Выбрать главу

Машина миновала ворота университетского городка и понеслась по улицам Луиса. Был вечер — тот самый миг, который отделяет шумный и безалаберный ночной Луис от Луиса дневного — озабоченного, делового, спешащего. Короткие сумерки взорвались вспышкой яркого оранжевого цвета — в городе зажглись фонари.

Голова кружилась все больше.

«А может быть, все же лучше было бы остаться в госпитале?»

Стив закрыл глаза и откинулся на сиденье.

Надо собраться с силами, сосредоточиться. И он решил думать о чем-нибудь другом, только не о том, что ему предстояло и к чему он давно уже был внутренне готов.

Например, о том же университетском госпитале. Стив уже бывал здесь — навещал больного товарища.

Сначала нужно было стоять в очереди внизу, около конторки, за которой сидел невозмутимый старик в круглых железных очках, совершенно седой. К нему обращались с почтением, называли его «папа». Он долго и с достоинством листал толстые книги, отыскивая фамилию больного, к которому пришли, старательно читал ее и затем поднимал взгляд на робко переминающегося с ноги на ногу просителя.

— Доктор велел не пускать, — говорил он в раздумье. — Случай очень серьезный...

Тогда родственник налегал животом на конторку и выкладывал на нее пару монет.

— Ну, ну, деревенщина! С дерева, что ли, только слез, — орал старик. — Нечего здесь грязь разводить!

И, делая вид, что смахивает пыль с конторки, старик ловко сгребал монеты.

— Папа, будь добрым, — жалобно говорит проситель. — Доктор-то и не узнает!

— Знаем мы вашего брата, — ворчал старик. — Да что сделаешь! Все мы люди. А доктора тоже, ученые, колют и колют людей. Может, родное лицо увидеть — и лекарства никакого больше не надо. Идите уж, — вздыхал он. — Палату-то знаете?

— Знаем, не первый раз...

И родственники — человек пять-шесть с детьми всех возрастов — чинно шествовали в коридор налево — холодный, ведущий в холл, откуда разбегались другие коридоры, крытые по полу линолеумом, по которым сновали девушки в высоких белых наколках и синих форменных платьях с белыми передниками — санитарки.
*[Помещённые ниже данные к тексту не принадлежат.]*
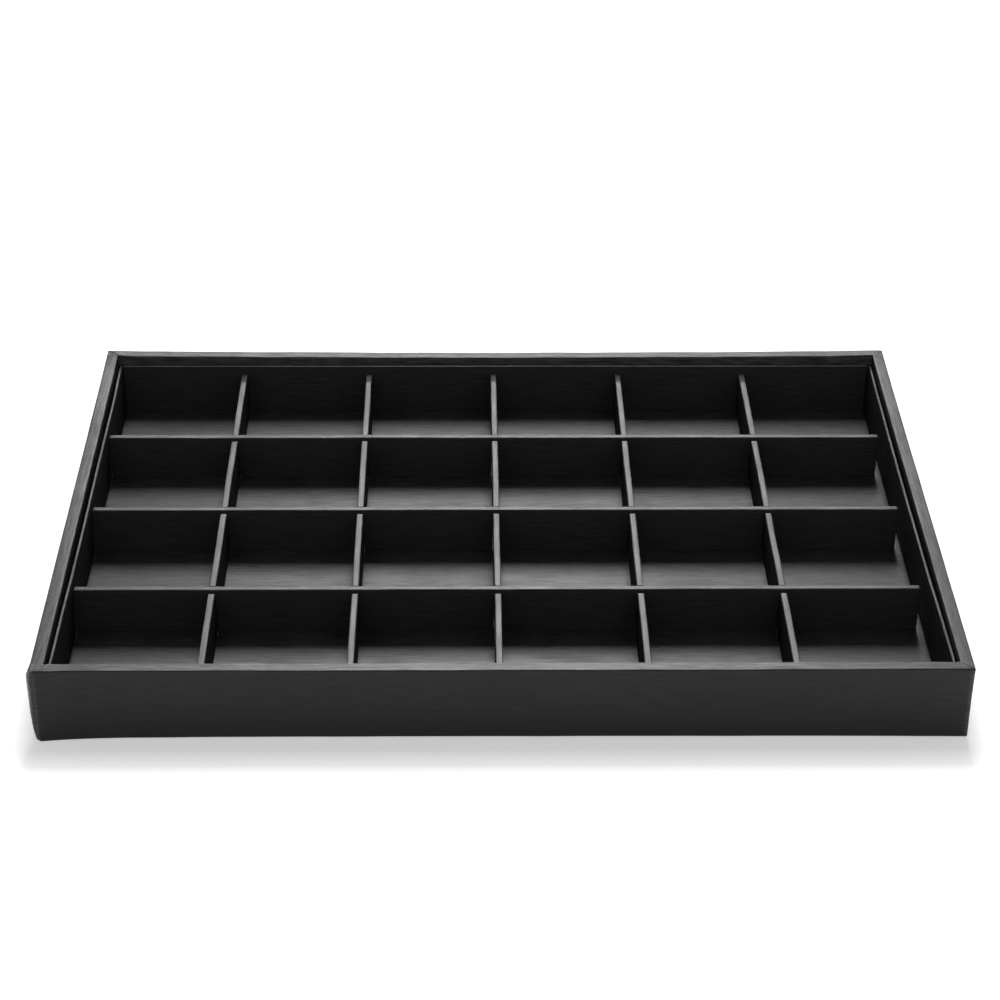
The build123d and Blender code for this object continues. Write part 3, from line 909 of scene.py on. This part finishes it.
def divider(kind, which, body, crosses, crossings, leads, seed):
    """A divider's skin with its halving slots: the sheet of a strip, without the cells that
    lie in a slot. The cells' borders at a slot's mouth are moved apart for its leads. One that
    crosses runs along Y and has its slots at the top, and its card is made as well, because it's
    cut back as the skin is."""
    lead = max(leads)
    low, high = (np.array(c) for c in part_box(f"{kind}_cover_{which}"))
    size = high - low
    length, thickness = (size[1], size[0]) if crosses else (size[0], size[1])
    skin = high[2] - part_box(f"{kind}_card_{which}")[1][2]
    edges = np.concatenate([crossings - SLOT_WIDTH / 2, crossings + SLOT_WIDTH / 2])
    even = strip_places(length)
    even = even[np.abs(even[:, None] - edges[None]).min(1) > lead + SLOT_MARGIN]
    places = np.sort(np.concatenate([even, edges]))
    stop = size[2] - SLOT_DEPTH if crosses else SLOT_DEPTH
    below_fold = size[2] - max(lead, DIVIDER_FOLD + 0.05 * mm) - 0.02 * mm
    levels = np.array([0, lead, 3 * mm, 6 * mm, stop, 12 * mm, 15 * mm, below_fold])
    levels = np.unique(np.round(levels, 7))
    levels = levels[levels < size[2] - DIVIDER_FOLD - 0.01 * mm]
    grids = []
    for inset in (0, skin):
        grid = strip_sheet(length, size[2], thickness, DIVIDER_FOLD, DIVIDER_CORNER, inset, places, levels)
        at_edge = np.abs(grid[:, :1, 0] - edges[None]) < 0.01 * mm
        first_side, second_side = at_edge[:, : len(crossings)].any(1), at_edge[:, len(crossings) :].any(1)
        from_mouth = size[2] - inset - grid[..., 2] if crosses else grid[..., 2]
        for way, side_lead, at_side in zip((-1, 1), leads, (first_side, second_side)):
            grid[..., 0] += way * side_lead * np.clip(1 - from_mouth / side_lead, 0, 1) * at_side[:, None]
        grid[..., 1] += strip_waves(grid, length, DIVIDER_BOWS, seed)
        crest = strip_waves(grid, length, DIVIDER_CRESTS, seed + 40)
        grid[..., 2] += (crest - DIVIDER_SINK) * share_past(grid[..., 2] / size[2], 0.6, 1)
        grids.append(grid)
    outside, inside = grids
    along, across, wear_and_sheen = strip_marks(outside, levels)
    centres_along = (outside[1:, 0, 0] + outside[:-1, 0, 0]) / 2
    in_slot = (np.abs(centres_along[:, None] - crossings[None]) < SLOT_WIDTH / 2 - 0.1 * mm).any(1)
    middle_up = (outside[len(outside) // 2, 1:, 2] + outside[len(outside) // 2, :-1, 2]) / 2
    cut = middle_up > stop if crosses else middle_up < stop
    kept = ~(in_slot[:, None] & cut[None])

    def placed(grid):
        """A grid of the divider, stood in the tray."""
        return stand(grid, (low + high) / 2, low[2], crosses)

    piece = sheet_mesh(
        f"{kind}_skin_{which}", placed(outside), placed(inside),
        along + seed * STREAK_SHIFT, across, wear_and_sheen, kept=kept, capped=True,
    )
    piece.data.materials.append(divider_leatherette)
    # Standing faces: the copy painted darker as shade on the cross dividers, the one painted lighter on the
    # long ones
    faces_from = high[2] - DIVIDER_FOLD - FACE_DROP
    use_below(piece, faces_from, divider_side_faces_painted_shade if crosses else divider_long_faces_painted_light)
    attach(piece, body)
    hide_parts(f"{kind}_cover_{which}")

    # The card fills the skin: each side reaches from the skin to the strip's middle
    if crosses:
        core = sheet_mesh(
            f"{kind}_core_{which}", placed(inside), placed(inside * CORE_CLOSED),
            along, across, np.zeros((1, 1)), kept=kept, capped=True,
        )
        core.data.materials.append(black_card)
        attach(core, body)
        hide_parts(f"{kind}_card_{which}")


divider_leatherette, divider_long_faces_painted_light, divider_side_faces_painted_shade = liner_finishes("divider")
long_rows = {name: centre_of(f"long_divider_cover_{name}") for name in LONG_NAMES}
cross_columns = {name: centre_of(f"cross_divider_cover_{name}") for name in CROSS_NAMES}
for order, row_name in enumerate(LONG_NAMES):
    crossings = np.array([cross_columns[name][0] for name in CROSS_NAMES]) - long_rows[row_name][0]
    body = f"long_divider_{row_name}"
    divider("long_divider", row_name, body, False, crossings, LONG_SLOT_LEADS, LONG_SEED + order)
    finish_node(f"long_divider_card_{row_name}", black_card)
for order in CROSS_NAMES:
    crossings = np.array([long_rows[name][1] for name in LONG_NAMES]) - cross_columns[order][1]
    divider("cross_divider", order, "cross_dividers", True, crossings, CROSS_SLOT_LEADS, CROSS_SEED + order)

# Studio.
# A white floor runs out of view. Behind the tray stand a near, high soft lamp and a farther, lower
# one, whose reflections light everything that faces up, and a weak one fills in from the front.

FLOOR_WHITE = 0.80
FLOOR_SEEN = 1.0
FLOOR_HALF = 9
FLOOR_GLOW = 0.4
# In front of the tray the shadow fades away between these places along Y, and the floor glows more
SHADOW_FADE = (-0.1405, -0.1275)
FRONT_GLOW = 0.65
# Far from the tray the floor glows more, from the first of these distances to the second
FLOOR_FADE = (0.3, 1.2)
FAR_GLOW = 1
BACKDROP_TOP = (0.2, 0.35)
WORLD_LIGHT = 0.24


def seen_directly(paint):
    """1 for rays from the camera, from gloss and through glass, and 0 for the others."""
    path = paint.node_tree.nodes.new("ShaderNodeLightPath").outputs
    bounced = combine(paint, "MAXIMUM", path["Is Glossy Ray"], path["Is Transmission Ray"])
    return combine(paint, "MAXIMUM", path["Is Camera Ray"], bounced)


def diffuse(paint, white):
    """A plain diffuse shader in a grey."""
    node = paint.node_tree.nodes.new("ShaderNodeBsdfDiffuse")
    node.inputs["Color"].default_value = (white, white, white, 1)
    return node.outputs["BSDF"]


def mix_shaders(paint, share, first, second):
    """The first shader where the share is 0, and the second one where it is 1."""
    node = paint.node_tree.nodes.new("ShaderNodeMixShader")
    for socket, value in zip(node.inputs, (share, first, second)):
        paint.node_tree.links.new(value, socket)
    return node.outputs["Shader"]


floor_mesh = bpy.data.meshes.new("studio_floor")
floor_corners = [(x * FLOOR_HALF, y * FLOOR_HALF, 0) for x, y in ((-1, -1), (1, -1), (1, 1), (-1, 1))]
floor_mesh.from_pydata(floor_corners, [], [(0, 1, 2, 3)])
studio_floor = bpy.data.objects.new("studio_floor", floor_mesh)
bpy.context.scene.collection.objects.link(studio_floor)

floor_paint = bpy.data.materials.new("studio_floor")
floor_paint.use_nodes = True
tree = floor_paint.node_tree
tree.nodes.clear()
forward = tree.nodes.new("ShaderNodeSeparateXYZ")
tree.links.new(from_object(floor_paint), forward.inputs["Vector"])
faded = fit_range(floor_paint, forward.outputs["Y"], *SHADOW_FADE, FRONT_GLOW, FLOOR_GLOW)
from_middle = tree.nodes.new("ShaderNodeVectorMath")
from_middle.operation = "LENGTH"
tree.links.new(from_object(floor_paint), from_middle.inputs[0])
far = fit_range(floor_paint, from_middle.outputs["Value"], *FLOOR_FADE, 0, FAR_GLOW)
glow = tree.nodes.new("ShaderNodeEmission")
tree.links.new(combine(floor_paint, "ADD", faded, far), glow.inputs["Strength"])
seen = tree.nodes.new("ShaderNodeAddShader")
tree.links.new(diffuse(floor_paint, FLOOR_SEEN), seen.inputs[0])
tree.links.new(glow.outputs["Emission"], seen.inputs[1])
upper_side = mix_shaders(
    floor_paint, seen_directly(floor_paint), diffuse(floor_paint, FLOOR_WHITE), seen.outputs["Shader"]
)
# From below the floor is clear, so that the tray's underside can be seen
clear = tree.nodes.new("ShaderNodeBsdfTransparent").outputs["BSDF"]
from_below = tree.nodes.new("ShaderNodeNewGeometry").outputs["Backfacing"]
output = tree.nodes.new("ShaderNodeOutputMaterial")
tree.links.new(mix_shaders(floor_paint, from_below, upper_side, clear), output.inputs["Surface"])
floor_mesh.materials.append(floor_paint)

# The world is white to the camera. Gloss sees it white up to the backdrop's top, and grey above
world = bpy.data.worlds.new("studio")
world.use_nodes = True
bpy.context.scene.world = world
tree = world.node_tree
background = tree.nodes["Background"]
background.inputs["Color"].default_value = (1, 1, 1, 1)
parts = tree.nodes.new("ShaderNodeSeparateXYZ")
tree.links.new(tree.nodes.new("ShaderNodeTexCoord").outputs["Generated"], parts.inputs["Vector"])
backdrop = fit_range(world, parts.outputs["Z"], *BACKDROP_TOP, 1, 0)
mirrored = combine(world, "MULTIPLY", seen_directly(world), backdrop)
by_camera = tree.nodes.new("ShaderNodeLightPath").outputs["Is Camera Ray"]
shown = combine(world, "MAXIMUM", mirrored, by_camera)
tree.links.new(fit_range(world, shown, 0, 1, WORLD_LIGHT, 1), background.inputs["Strength"])


def soft_lamp(name, place, target, size, watts):
    """A rectangular lamp at a place in metres, turned to its target."""
    lamp = bpy.data.lights.new(name, "AREA")
    lamp.shape = "RECTANGLE"
    lamp.size, lamp.size_y = size
    lamp.energy = watts
    holder = bpy.data.objects.new(name, lamp)
    bpy.context.scene.collection.objects.link(holder)
    holder.location = place
    aim = Vector(np.array(target, float) - np.array(place, float))
    holder.rotation_euler = aim.to_track_quat("-Z", "Y").to_euler()


soft_lamp("high_lamp", (0.03, 0.772, 1.113), (0, 0.1, 0), size=(0.4, 0.52), watts=12.2)
soft_lamp("low_lamp", (0.04, 1.87, 1.14), (0, 0.1, 0), size=(1.15, 0.25), watts=15.3)
soft_lamp("front_fill", (0, -2.2, 1.3), (0, 0, 0), size=(2.0, 0.8), watts=3)

# Camera.
# It stands in front of the tray a little to the left, looks down by a third of a right angle
# and turns by a fraction of a degree, as the photograph's edges say.

CAMERA_PLACE = (-0.014014, -0.832286, 0.565327)
CAMERA_PITCH, CAMERA_YAW, CAMERA_ROLL = math.radians(32.821), math.radians(0.988), math.radians(0.4564)

lens = bpy.data.cameras.new("camera")
lens.sensor_width = 36
lens.lens = 86.722
lens.clip_end = 50
camera = bpy.data.objects.new("camera", lens)
bpy.context.scene.collection.objects.link(camera)
camera.location = CAMERA_PLACE
camera.rotation_mode = "XYZ"
aim = Matrix.Rotation(-CAMERA_YAW, 3, "Z") @ Matrix.Rotation(math.pi / 2 - CAMERA_PITCH, 3, "X")
camera.rotation_euler = (aim @ Matrix.Rotation(CAMERA_ROLL, 3, "Z")).to_euler("XYZ")
bpy.context.scene.camera = camera
bpy.context.scene.view_settings.view_transform = "Standard"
У сестер были фиолетовые платья. А врачи — здесь были врачами только мужчины — ходили в белых халатах, коротких, с голыми по локоть руками.

Санитарки были молоденькими все до одной. По правилам госпиталя здесь могли работать только незамужние — и сестры и санитарки. Как только девушка выходила замуж, ее сразу же увольняли. Но замужем были многие и всеми силами скрывали это от администрации.

Время от времени разражались скандалы: старшая сестра вдруг начинала подозревать у кого-нибудь беременность, и тогда после осмотра врачом, если подозрения подтверждались, несчастную с позором изгоняли.

Кто и почему ввел это нелепое правило, никто точно не знал. А требовать его отмены девушки не решались.

Стив давно уже хотел организовать здесь отделение Конгресса молодежи, но девушки были инертными, да и у парней из конгресса — стоило лишь завести речь об университетском госпитале — сразу же срывались шуточки отнюдь не политического характера.

Гоке тоже был против.

— Нам нужны революционные бойцы, а не бабьи юбки, — говорил он.

«Гоке. Интересно, где он сейчас? И когда он решился на штурм посольства — уже накануне, когда они договаривались о совместных действиях, или в последний момент, у запертых решетчатых ворот?

Как все-таки Гоке изменился!»

Они были погодками и родились в одной деревне. Их отцы дружили. И когда на плантации какао, которым жила деревня, напала «черная болезнь» и мистер Грин, начальник района, приказал срубить и сжечь все деревья, их отцы вместе подались на угольные шахты — в Ива Велли. Там был верный заработок — небольшой, но верный. Два раза они приезжали оттуда на рождество, и тогда в их домах собиралась вся деревня. И Стив и Гоке то и дело бегали с пустыми колебасами — сушеными тыквами — к потайному колодцу в роще за деревней — там в большой железной бочке из-под керосина хранился «иллисит джин» — самогон из пальмового сока.

Иногда администрация района присылала в деревню полицейского — конфисковать «джин». Правда, до сих пор все обходилось — толстый Кардинал Джексон, вождь деревни, всегда умел договориться с чернокожим полицейским, но если готовилось празднество и «джина» изготовлялось особенно много, его на всякий случай хранили в общественном тайнике.

Празднества обычно продолжались дня три, и потом шахтеры уезжали обратно без единого пенса, но с полными колебасами выпивки — расплачиваться за проезд.